STATED PROBLEM » Here are some entries; quote each one exactly.

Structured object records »

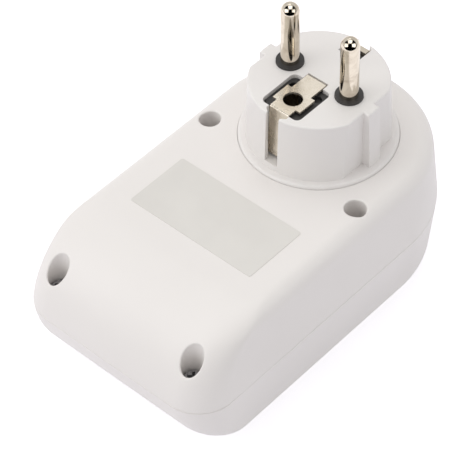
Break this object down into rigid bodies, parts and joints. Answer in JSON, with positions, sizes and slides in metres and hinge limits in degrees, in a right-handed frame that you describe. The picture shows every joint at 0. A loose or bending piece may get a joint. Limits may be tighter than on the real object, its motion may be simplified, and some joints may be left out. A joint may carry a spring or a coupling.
{
  "type": "plug-in digital timer switch",
  "caption": "Flat white plug-in timer switch: round two-pin earthed plug on the back, keyed earthed socket on the front, small display with keys beside it.",
  "frame": {"origin": "middle of the body's outline on the front plane, which the timer lies on", "axes": "+X across the body, +Y towards the plug end, +Z out of the back along the plug pins"},
  "size_m": [0.0622, 0.1086, 0.0773],
  "materials": {
    "white_abs": "fine satin moulding, warm white",
    "label_film": "blank pale grey satin sticker",
    "zinc_steel": "zinc-plated",
    "charcoal_plastic": "satin black polyamide",
    "nickel_plate": "nickel-plated brass, warm",
    "contact_brass": "bare spring brass",
    "grey_plastic": "satin grey",
    "spring_steel": "bare spring strip",
    "silicone": "matte silicone",
    "clear_plastic": "clear, polished",
    "lcd_glass": "grey-green reflective display glass",
    "board_laminate": "green solder mask",
    "black_epoxy": "moulded epoxy",
    "relay_plastic": "glossy blue cover",
    "copper_wire": "enamelled winding",
    "soft_iron": "plated soft iron",
    "yellow_box": "boxed film capacitor",
    "aluminium_can": "sleeved can",
    "nickel_cell": "nickel-plated cell",
    "blue_epoxy": "dipped epoxy"
  },
  "bodies": {
    "housing": {"back_cover": "white_abs", "front_cover": "white_abs", "plug_base": "white_abs", "socket_cup": "white_abs", "label_plate": "label_film", "housing_screws": "zinc_steel", "pin_carrier": "charcoal_plastic", "pin_live": "nickel_plate", "pin_neutral": "nickel_plate", "plug_earth_front": "nickel_plate", "plug_earth_rear": "nickel_plate", "earth_pin_sleeve": "contact_brass", "shutter_spring": "spring_steel", "contact_carrier": "charcoal_plastic", "contact_live": "contact_brass", "contact_neutral": "contact_brass", "socket_earth_strap": "nickel_plate", "earth_link": "contact_brass", "live_link": "contact_brass", "neutral_link": "contact_brass", "switched_link": "contact_brass", "key_mat": "silicone", "display_window": "clear_plastic", "lcd_panel": "lcd_glass", "display_frame": "charcoal_plastic", "zebra_strips": "silicone", "display_board": "board_laminate", "controller_chip": "black_epoxy", "crystal": "zinc_steel", "board_link": "black_epoxy", "board_screws": "zinc_steel", "power_board": "board_laminate", "relay_cover": "relay_plastic", "relay_base": "relay_plastic", "relay_coil": "copper_wire", "relay_yoke": "soft_iron", "relay_contact": "contact_brass", "dropper_capacitor": "yellow_box", "smoothing_capacitor": "aluminium_can", "backup_battery": "nickel_cell", "varistor": "blue_epoxy", "fuse_resistor": "blue_epoxy"},
    "key_clock": {"key_clock": "grey_plastic"},
    "key_timer": {"key_timer": "grey_plastic"},
    "key_week": {"key_week": "grey_plastic"},
    "key_mode": {"key_mode": "grey_plastic"},
    "key_hour": {"key_hour": "grey_plastic"},
    "key_minute": {"key_minute": "grey_plastic"},
    "key_random": {"key_random": "grey_plastic"},
    "key_reset": {"key_reset": "grey_plastic"},
    "shutter": {"socket_shutter": "grey_plastic"},
    "armature": {"relay_armature": "soft_iron"}
  },
  "joints": [
    {"name": "key_clock_press", "type": "slide", "parent": "housing", "child": "key_clock", "axis": [0, 0, 1], "range_m": [0, 0.0008], "stiffness_N_per_m": 600, "springref_m": -0.0005, "deforming": ["key_mat"]},
    {"name": "key_timer_press", "type": "slide", "parent": "housing", "child": "key_timer", "axis": [0, 0, 1], "range_m": [0, 0.0008], "stiffness_N_per_m": 600, "springref_m": -0.0005, "deforming": ["key_mat"]},
    {"name": "key_week_press", "type": "slide", "parent": "housing", "child": "key_week", "axis": [0, 0, 1], "range_m": [0, 0.0008], "stiffness_N_per_m": 600, "springref_m": -0.0005, "deforming": ["key_mat"]},
    {"name": "key_mode_press", "type": "slide", "parent": "housing", "child": "key_mode", "axis": [0, 0, 1], "range_m": [0, 0.0008], "stiffness_N_per_m": 600, "springref_m": -0.0005, "deforming": ["key_mat"]},
    {"name": "key_hour_press", "type": "slide", "parent": "housing", "child": "key_hour", "axis": [0, 0, 1], "range_m": [0, 0.0008], "stiffness_N_per_m": 600, "springref_m": -0.0005, "deforming": ["key_mat"]},
    {"name": "key_minute_press", "type": "slide", "parent": "housing", "child": "key_minute", "axis": [0, 0, 1], "range_m": [0, 0.0008], "stiffness_N_per_m": 600, "springref_m": -0.0005, "deforming": ["key_mat"]},
    {"name": "key_random_press", "type": "slide", "parent": "housing", "child": "key_random", "axis": [0, 0, 1], "range_m": [0, 0.0008], "stiffness_N_per_m": 600, "springref_m": -0.0005, "deforming": ["key_mat"]},
    {"name": "key_reset_press", "type": "slide", "parent": "housing", "child": "key_reset", "axis": [0, 0, 1], "range_m": [0, 0.0008], "stiffness_N_per_m": 600, "springref_m": -0.0005, "deforming": ["key_mat"]},
    {"name": "shutter_turn", "type": "hinge", "parent": "housing", "child": "shutter", "pos_m": [0, 0.024, 0.02045], "axis": [0, 0, 1], "range_deg": [0, 45], "stiffness_Nm_per_rad": 0.002, "springref_deg": -17.19, "deforming": ["shutter_spring"]},
    {"name": "armature_swing", "type": "hinge", "parent": "housing", "child": "armature", "pos_m": [-0.0131, -0.0148, 0.0181], "axis": [0, -1, 0], "range_deg": [0, 3.5], "stiffness_Nm_per_rad": 0.002, "springref_deg": -17.19}
  ]
}
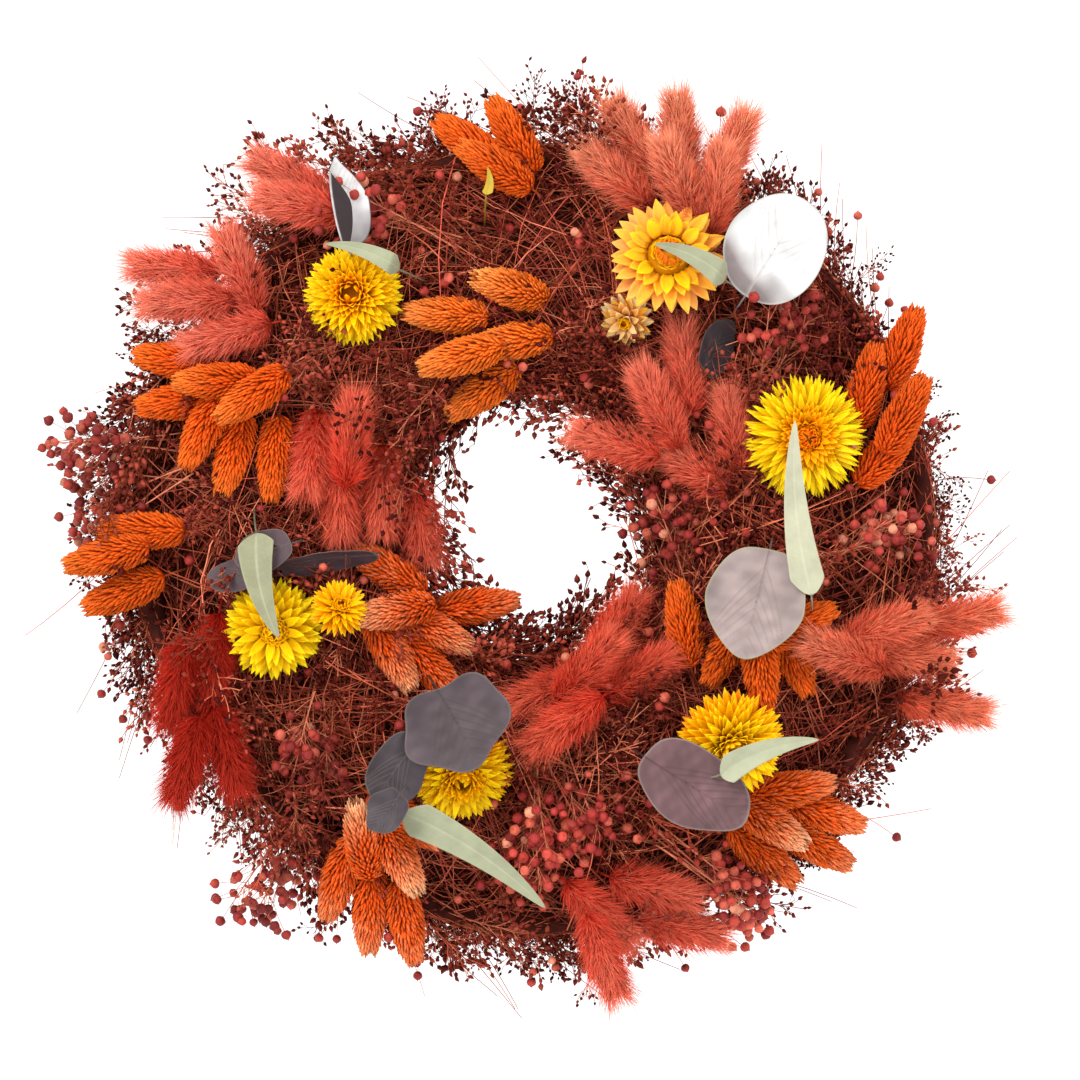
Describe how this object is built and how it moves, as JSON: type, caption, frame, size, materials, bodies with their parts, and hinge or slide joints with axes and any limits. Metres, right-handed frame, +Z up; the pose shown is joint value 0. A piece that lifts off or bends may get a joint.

TASK RESPONSE »
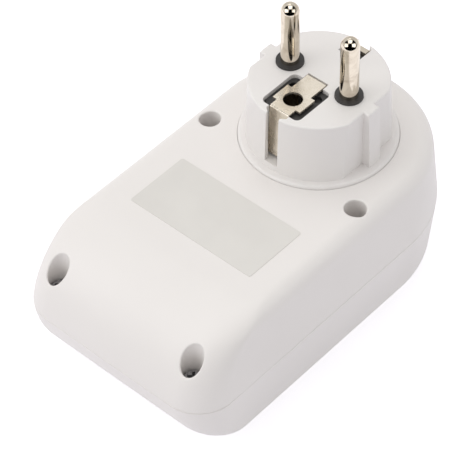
Break this object down into rigid bodies, parts and joints. Answer in JSON, with positions, sizes and slides in metres and hinge limits in degrees, in a right-handed frame that you describe. The picture shows every joint at 0. A loose or bending piece may get a joint. Limits may be tighter than on the real object, its motion may be simplified, and some joints may be left out. A joint may carry a spring or a coupling.
{
  "type": "plug-in digital timer switch",
  "caption": "Flat white plug-in timer switch: round two-pin earthed plug on the back, keyed earthed socket on the front, small display with keys beside it.",
  "frame": {"origin": "middle of the body's outline on the front plane, which the timer lies on", "axes": "+X across the body, +Y towards the plug end, +Z out of the back along the plug pins"},
  "size_m": [0.0622, 0.1086, 0.0773],
  "materials": {
    "white_abs": "fine satin moulding, warm white",
    "label_film": "blank pale grey satin sticker",
    "zinc_steel": "zinc-plated",
    "charcoal_plastic": "satin black polyamide",
    "nickel_plate": "nickel-plated brass, warm",
    "contact_brass": "bare spring brass",
    "grey_plastic": "satin grey",
    "spring_steel": "bare spring strip",
    "silicone": "matte silicone",
    "clear_plastic": "clear, polished",
    "lcd_glass": "grey-green reflective display glass",
    "board_laminate": "green solder mask",
    "black_epoxy": "moulded epoxy",
    "relay_plastic": "glossy blue cover",
    "copper_wire": "enamelled winding",
    "soft_iron": "plated soft iron",
    "yellow_box": "boxed film capacitor",
    "aluminium_can": "sleeved can",
    "nickel_cell": "nickel-plated cell",
    "blue_epoxy": "dipped epoxy"
  },
  "bodies": {
    "housing": {"back_cover": "white_abs", "front_cover": "white_abs", "plug_base": "white_abs", "socket_cup": "white_abs", "label_plate": "label_film", "housing_screws": "zinc_steel", "pin_carrier": "charcoal_plastic", "pin_live": "nickel_plate", "pin_neutral": "nickel_plate", "plug_earth_front": "nickel_plate", "plug_earth_rear": "nickel_plate", "earth_pin_sleeve": "contact_brass", "shutter_spring": "spring_steel", "contact_carrier": "charcoal_plastic", "contact_live": "contact_brass", "contact_neutral": "contact_brass", "socket_earth_strap": "nickel_plate", "earth_link": "contact_brass", "live_link": "contact_brass", "neutral_link": "contact_brass", "switched_link": "contact_brass", "key_mat": "silicone", "display_window": "clear_plastic", "lcd_panel": "lcd_glass", "display_frame": "charcoal_plastic", "zebra_strips": "silicone", "display_board": "board_laminate", "controller_chip": "black_epoxy", "crystal": "zinc_steel", "board_link": "black_epoxy", "board_screws": "zinc_steel", "power_board": "board_laminate", "relay_cover": "relay_plastic", "relay_base": "relay_plastic", "relay_coil": "copper_wire", "relay_yoke": "soft_iron", "relay_contact": "contact_brass", "dropper_capacitor": "yellow_box", "smoothing_capacitor": "aluminium_can", "backup_battery": "nickel_cell", "varistor": "blue_epoxy", "fuse_resistor": "blue_epoxy"},
    "key_clock": {"key_clock": "grey_plastic"},
    "key_timer": {"key_timer": "grey_plastic"},
    "key_week": {"key_week": "grey_plastic"},
    "key_mode": {"key_mode": "grey_plastic"},
    "key_hour": {"key_hour": "grey_plastic"},
    "key_minute": {"key_minute": "grey_plastic"},
    "key_random": {"key_random": "grey_plastic"},
    "key_reset": {"key_reset": "grey_plastic"},
    "shutter": {"socket_shutter": "grey_plastic"},
    "armature": {"relay_armature": "soft_iron"}
  },
  "joints": [
    {"name": "key_clock_press", "type": "slide", "parent": "housing", "child": "key_clock", "axis": [0, 0, 1], "range_m": [0, 0.0008], "stiffness_N_per_m": 600, "springref_m": -0.0005, "deforming": ["key_mat"]},
    {"name": "key_timer_press", "type": "slide", "parent": "housing", "child": "key_timer", "axis": [0, 0, 1], "range_m": [0, 0.0008], "stiffness_N_per_m": 600, "springref_m": -0.0005, "deforming": ["key_mat"]},
    {"name": "key_week_press", "type": "slide", "parent": "housing", "child": "key_week", "axis": [0, 0, 1], "range_m": [0, 0.0008], "stiffness_N_per_m": 600, "springref_m": -0.0005, "deforming": ["key_mat"]},
    {"name": "key_mode_press", "type": "slide", "parent": "housing", "child": "key_mode", "axis": [0, 0, 1], "range_m": [0, 0.0008], "stiffness_N_per_m": 600, "springref_m": -0.0005, "deforming": ["key_mat"]},
    {"name": "key_hour_press", "type": "slide", "parent": "housing", "child": "key_hour", "axis": [0, 0, 1], "range_m": [0, 0.0008], "stiffness_N_per_m": 600, "springref_m": -0.0005, "deforming": ["key_mat"]},
    {"name": "key_minute_press", "type": "slide", "parent": "housing", "child": "key_minute", "axis": [0, 0, 1], "range_m": [0, 0.0008], "stiffness_N_per_m": 600, "springref_m": -0.0005, "deforming": ["key_mat"]},
    {"name": "key_random_press", "type": "slide", "parent": "housing", "child": "key_random", "axis": [0, 0, 1], "range_m": [0, 0.0008], "stiffness_N_per_m": 600, "springref_m": -0.0005, "deforming": ["key_mat"]},
    {"name": "key_reset_press", "type": "slide", "parent": "housing", "child": "key_reset", "axis": [0, 0, 1], "range_m": [0, 0.0008], "stiffness_N_per_m": 600, "springref_m": -0.0005, "deforming": ["key_mat"]},
    {"name": "shutter_turn", "type": "hinge", "parent": "housing", "child": "shutter", "pos_m": [0, 0.024, 0.02045], "axis": [0, 0, 1], "range_deg": [0, 45], "stiffness_Nm_per_rad": 0.002, "springref_deg": -17.19, "deforming": ["shutter_spring"]},
    {"name": "armature_swing", "type": "hinge", "parent": "housing", "child": "armature", "pos_m": [-0.0131, -0.0148, 0.0181], "axis": [0, -1, 0], "range_deg": [0, 3.5], "stiffness_Nm_per_rad": 0.002, "springref_deg": -17.19}
  ]
}
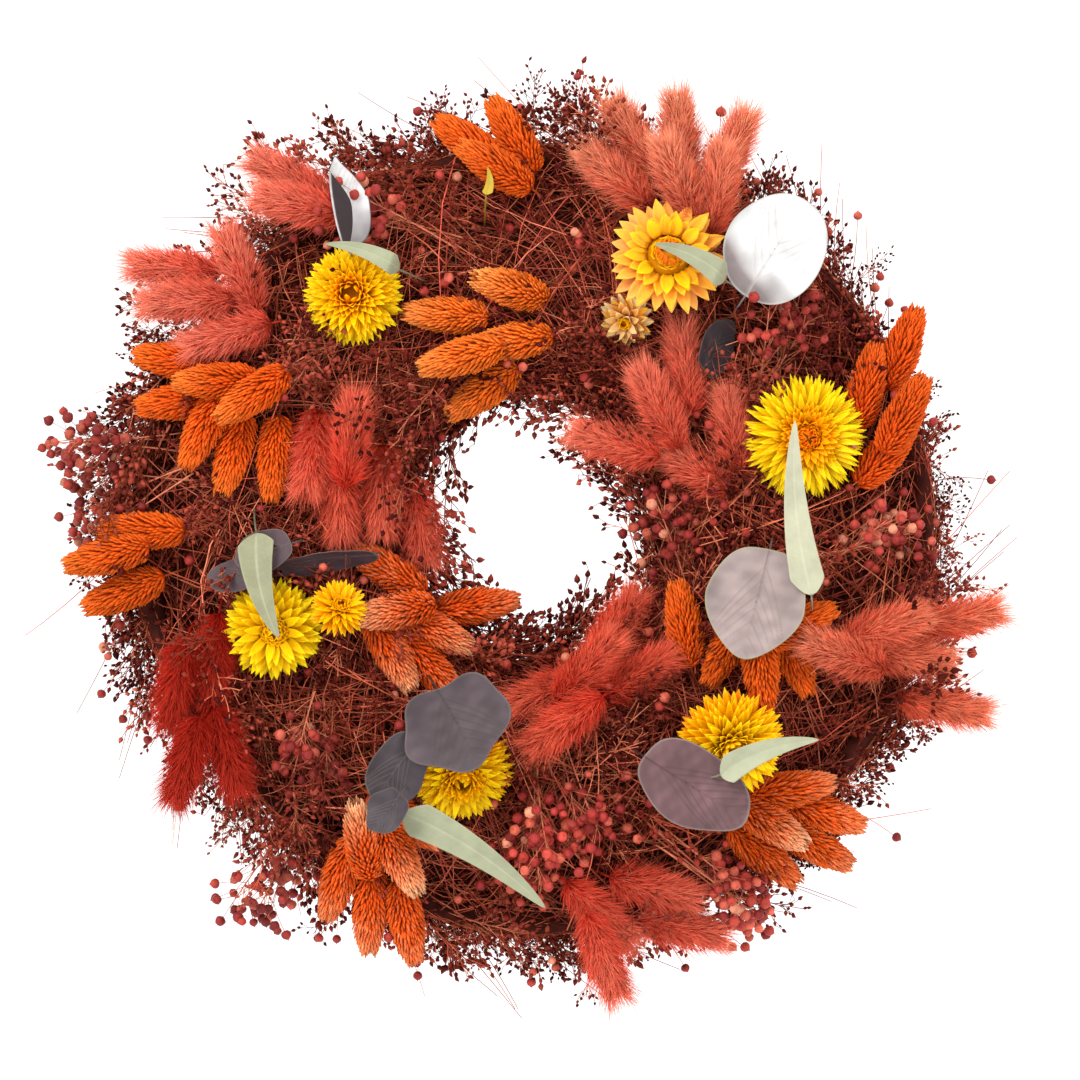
Describe how this object is built and how it moves, as JSON: type, caption, frame, size, materials, bodies with their parts, and hinge or slide joints with axes and any limits. Metres, right-handed frame, +Z up; the pose shown is joint value 0. A piece that lifts off or bends may get a joint.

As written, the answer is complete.